> **The problem**:
Quote verbatim every line from the line containing "add_object(name, box_shape(low, high, COVER_CORNER), material)" to the line containing "low, high = Vector((1e9,)", inclusive of both, and no other line.

> **Data**:
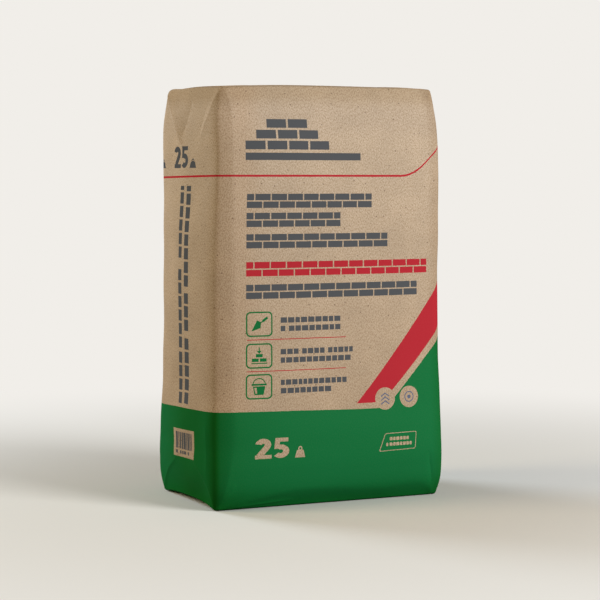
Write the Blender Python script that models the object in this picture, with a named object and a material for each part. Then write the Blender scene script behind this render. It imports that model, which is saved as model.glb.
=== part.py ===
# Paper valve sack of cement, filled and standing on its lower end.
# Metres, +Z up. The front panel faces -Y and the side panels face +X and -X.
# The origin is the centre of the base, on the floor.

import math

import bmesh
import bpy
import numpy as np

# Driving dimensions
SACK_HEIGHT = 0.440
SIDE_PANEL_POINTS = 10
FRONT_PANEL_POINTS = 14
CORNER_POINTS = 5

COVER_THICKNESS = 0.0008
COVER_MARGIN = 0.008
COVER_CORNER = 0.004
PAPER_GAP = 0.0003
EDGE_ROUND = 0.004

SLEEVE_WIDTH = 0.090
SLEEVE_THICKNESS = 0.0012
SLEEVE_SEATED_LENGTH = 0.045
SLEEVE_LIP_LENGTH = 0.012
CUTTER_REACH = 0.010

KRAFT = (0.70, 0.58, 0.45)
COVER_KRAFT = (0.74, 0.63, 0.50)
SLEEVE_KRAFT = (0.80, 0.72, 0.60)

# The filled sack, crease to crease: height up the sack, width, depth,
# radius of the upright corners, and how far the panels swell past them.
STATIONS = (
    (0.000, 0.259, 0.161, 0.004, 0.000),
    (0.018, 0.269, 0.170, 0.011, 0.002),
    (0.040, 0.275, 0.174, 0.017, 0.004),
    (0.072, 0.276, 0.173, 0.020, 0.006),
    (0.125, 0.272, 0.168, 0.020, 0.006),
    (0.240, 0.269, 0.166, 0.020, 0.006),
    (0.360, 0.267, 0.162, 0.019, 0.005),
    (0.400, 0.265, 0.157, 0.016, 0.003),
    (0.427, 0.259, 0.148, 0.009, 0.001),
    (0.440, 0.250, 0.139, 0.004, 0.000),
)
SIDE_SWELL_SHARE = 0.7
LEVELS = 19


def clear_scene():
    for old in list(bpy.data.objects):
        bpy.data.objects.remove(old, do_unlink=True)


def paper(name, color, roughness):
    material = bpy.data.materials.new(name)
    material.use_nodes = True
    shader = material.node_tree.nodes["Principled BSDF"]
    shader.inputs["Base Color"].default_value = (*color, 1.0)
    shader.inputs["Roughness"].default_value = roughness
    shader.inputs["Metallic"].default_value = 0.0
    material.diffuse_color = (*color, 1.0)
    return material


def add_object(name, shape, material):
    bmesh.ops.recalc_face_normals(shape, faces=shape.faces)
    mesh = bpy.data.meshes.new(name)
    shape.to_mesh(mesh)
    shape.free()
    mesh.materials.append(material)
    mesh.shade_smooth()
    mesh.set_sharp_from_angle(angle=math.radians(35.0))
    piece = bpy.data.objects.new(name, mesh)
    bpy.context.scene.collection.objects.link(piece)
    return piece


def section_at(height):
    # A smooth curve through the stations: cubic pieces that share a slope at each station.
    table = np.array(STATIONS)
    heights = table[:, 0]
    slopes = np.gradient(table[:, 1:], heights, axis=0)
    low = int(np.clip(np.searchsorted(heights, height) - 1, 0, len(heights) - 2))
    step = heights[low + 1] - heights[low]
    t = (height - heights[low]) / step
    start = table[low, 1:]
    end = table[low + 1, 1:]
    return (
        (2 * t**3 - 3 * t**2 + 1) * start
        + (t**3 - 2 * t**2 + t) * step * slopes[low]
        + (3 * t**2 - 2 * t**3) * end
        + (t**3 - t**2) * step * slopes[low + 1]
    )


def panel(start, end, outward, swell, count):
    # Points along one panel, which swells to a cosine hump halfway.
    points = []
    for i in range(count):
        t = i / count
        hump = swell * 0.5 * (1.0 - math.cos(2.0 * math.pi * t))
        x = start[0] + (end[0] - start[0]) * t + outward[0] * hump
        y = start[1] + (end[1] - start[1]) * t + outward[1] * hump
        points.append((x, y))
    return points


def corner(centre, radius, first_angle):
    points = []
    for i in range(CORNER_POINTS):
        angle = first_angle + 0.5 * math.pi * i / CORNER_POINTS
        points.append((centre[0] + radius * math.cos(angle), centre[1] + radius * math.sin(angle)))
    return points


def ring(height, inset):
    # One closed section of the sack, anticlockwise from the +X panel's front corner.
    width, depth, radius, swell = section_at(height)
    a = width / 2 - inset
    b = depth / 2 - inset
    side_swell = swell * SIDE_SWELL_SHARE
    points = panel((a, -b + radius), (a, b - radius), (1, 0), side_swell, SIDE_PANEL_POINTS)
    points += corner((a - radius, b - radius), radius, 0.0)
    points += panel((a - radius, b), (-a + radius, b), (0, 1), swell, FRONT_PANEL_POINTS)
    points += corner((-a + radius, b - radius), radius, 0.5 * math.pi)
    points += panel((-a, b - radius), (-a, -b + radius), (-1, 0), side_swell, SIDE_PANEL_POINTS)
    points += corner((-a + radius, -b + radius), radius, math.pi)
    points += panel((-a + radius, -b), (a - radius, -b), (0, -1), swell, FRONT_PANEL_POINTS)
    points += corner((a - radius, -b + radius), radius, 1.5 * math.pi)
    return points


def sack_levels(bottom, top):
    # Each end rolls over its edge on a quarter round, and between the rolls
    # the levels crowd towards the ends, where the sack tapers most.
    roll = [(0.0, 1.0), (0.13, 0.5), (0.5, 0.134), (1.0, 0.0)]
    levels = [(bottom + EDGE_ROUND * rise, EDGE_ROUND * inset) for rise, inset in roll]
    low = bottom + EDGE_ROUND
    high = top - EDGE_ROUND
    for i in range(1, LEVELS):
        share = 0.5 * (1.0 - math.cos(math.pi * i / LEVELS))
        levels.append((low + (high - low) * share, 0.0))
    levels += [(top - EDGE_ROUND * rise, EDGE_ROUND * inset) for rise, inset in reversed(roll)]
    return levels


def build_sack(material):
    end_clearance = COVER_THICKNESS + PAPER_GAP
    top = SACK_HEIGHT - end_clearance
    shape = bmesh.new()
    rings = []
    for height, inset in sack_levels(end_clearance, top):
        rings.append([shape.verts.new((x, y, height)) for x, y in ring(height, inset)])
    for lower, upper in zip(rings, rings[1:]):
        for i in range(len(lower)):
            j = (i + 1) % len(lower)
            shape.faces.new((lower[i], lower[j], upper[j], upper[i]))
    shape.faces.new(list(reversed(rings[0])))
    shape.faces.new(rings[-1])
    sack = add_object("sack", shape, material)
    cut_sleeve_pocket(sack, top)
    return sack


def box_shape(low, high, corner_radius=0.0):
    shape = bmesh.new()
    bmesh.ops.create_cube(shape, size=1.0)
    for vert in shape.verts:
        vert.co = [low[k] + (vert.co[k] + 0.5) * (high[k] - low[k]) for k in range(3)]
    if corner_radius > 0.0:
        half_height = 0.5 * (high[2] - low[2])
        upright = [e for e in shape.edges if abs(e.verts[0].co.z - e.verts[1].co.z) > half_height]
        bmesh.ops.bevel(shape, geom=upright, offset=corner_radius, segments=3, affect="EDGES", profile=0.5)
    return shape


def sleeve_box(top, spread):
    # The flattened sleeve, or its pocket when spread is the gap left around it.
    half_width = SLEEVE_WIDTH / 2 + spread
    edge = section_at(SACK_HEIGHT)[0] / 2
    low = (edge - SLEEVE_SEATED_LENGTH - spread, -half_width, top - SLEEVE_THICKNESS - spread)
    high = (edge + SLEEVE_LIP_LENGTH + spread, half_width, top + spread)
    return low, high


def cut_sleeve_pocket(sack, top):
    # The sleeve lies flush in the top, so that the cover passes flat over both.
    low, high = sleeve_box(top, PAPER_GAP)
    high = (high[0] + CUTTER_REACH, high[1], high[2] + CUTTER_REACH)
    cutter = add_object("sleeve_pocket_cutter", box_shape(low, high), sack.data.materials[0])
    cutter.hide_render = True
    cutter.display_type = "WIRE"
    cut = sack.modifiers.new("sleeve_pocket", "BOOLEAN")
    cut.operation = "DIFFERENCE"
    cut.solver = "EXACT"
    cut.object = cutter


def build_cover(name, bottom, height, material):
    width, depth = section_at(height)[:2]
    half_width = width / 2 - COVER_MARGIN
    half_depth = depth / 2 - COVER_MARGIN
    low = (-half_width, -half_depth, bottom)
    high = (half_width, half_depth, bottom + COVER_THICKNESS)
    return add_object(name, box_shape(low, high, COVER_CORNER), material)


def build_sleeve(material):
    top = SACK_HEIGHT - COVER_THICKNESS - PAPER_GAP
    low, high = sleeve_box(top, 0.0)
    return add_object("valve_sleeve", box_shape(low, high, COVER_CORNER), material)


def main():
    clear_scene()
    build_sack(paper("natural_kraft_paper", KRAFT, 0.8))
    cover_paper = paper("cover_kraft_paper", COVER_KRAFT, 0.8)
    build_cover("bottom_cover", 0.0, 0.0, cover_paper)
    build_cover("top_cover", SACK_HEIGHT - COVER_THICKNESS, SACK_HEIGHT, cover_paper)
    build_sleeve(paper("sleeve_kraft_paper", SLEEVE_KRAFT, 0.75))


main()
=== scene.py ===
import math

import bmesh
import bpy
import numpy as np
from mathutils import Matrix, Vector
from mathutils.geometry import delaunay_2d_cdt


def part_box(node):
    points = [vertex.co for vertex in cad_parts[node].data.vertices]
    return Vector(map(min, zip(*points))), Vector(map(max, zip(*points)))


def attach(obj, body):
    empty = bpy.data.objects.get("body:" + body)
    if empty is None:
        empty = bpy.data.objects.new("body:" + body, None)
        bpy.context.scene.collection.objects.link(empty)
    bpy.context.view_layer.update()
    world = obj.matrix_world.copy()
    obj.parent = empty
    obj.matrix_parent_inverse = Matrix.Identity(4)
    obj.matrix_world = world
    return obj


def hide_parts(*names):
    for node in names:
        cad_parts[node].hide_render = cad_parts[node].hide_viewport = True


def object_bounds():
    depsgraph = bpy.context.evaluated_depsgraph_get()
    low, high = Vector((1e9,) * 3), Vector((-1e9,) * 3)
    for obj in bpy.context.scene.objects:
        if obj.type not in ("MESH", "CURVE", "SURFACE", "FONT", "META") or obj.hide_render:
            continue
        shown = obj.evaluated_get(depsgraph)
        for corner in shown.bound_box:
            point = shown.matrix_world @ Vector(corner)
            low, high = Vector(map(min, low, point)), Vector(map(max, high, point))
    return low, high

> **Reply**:
    return add_object(name, box_shape(low, high, COVER_CORNER), material)


def build_sleeve(material):
    top = SACK_HEIGHT - COVER_THICKNESS - PAPER_GAP
    low, high = sleeve_box(top, 0.0)
    return add_object("valve_sleeve", box_shape(low, high, COVER_CORNER), material)


def main():
    clear_scene()
    build_sack(paper("natural_kraft_paper", KRAFT, 0.8))
    cover_paper = paper("cover_kraft_paper", COVER_KRAFT, 0.8)
    build_cover("bottom_cover", 0.0, 0.0, cover_paper)
    build_cover("top_cover", SACK_HEIGHT - COVER_THICKNESS, SACK_HEIGHT, cover_paper)
    build_sleeve(paper("sleeve_kraft_paper", SLEEVE_KRAFT, 0.75))


main()
=== scene.py ===
import math

import bmesh
import bpy
import numpy as np
from mathutils import Matrix, Vector
from mathutils.geometry import delaunay_2d_cdt


def part_box(node):
    points = [vertex.co for vertex in cad_parts[node].data.vertices]
    return Vector(map(min, zip(*points))), Vector(map(max, zip(*points)))


def attach(obj, body):
    empty = bpy.data.objects.get("body:" + body)
    if empty is None:
        empty = bpy.data.objects.new("body:" + body, None)
        bpy.context.scene.collection.objects.link(empty)
    bpy.context.view_layer.update()
    world = obj.matrix_world.copy()
    obj.parent = empty
    obj.matrix_parent_inverse = Matrix.Identity(4)
    obj.matrix_world = world
    return obj


def hide_parts(*names):
    for node in names:
        cad_parts[node].hide_render = cad_parts[node].hide_viewport = True


def object_bounds():
    depsgraph = bpy.context.evaluated_depsgraph_get()
    low, high = Vector((1e9,) * 3), Vector((-1e9,) * 3)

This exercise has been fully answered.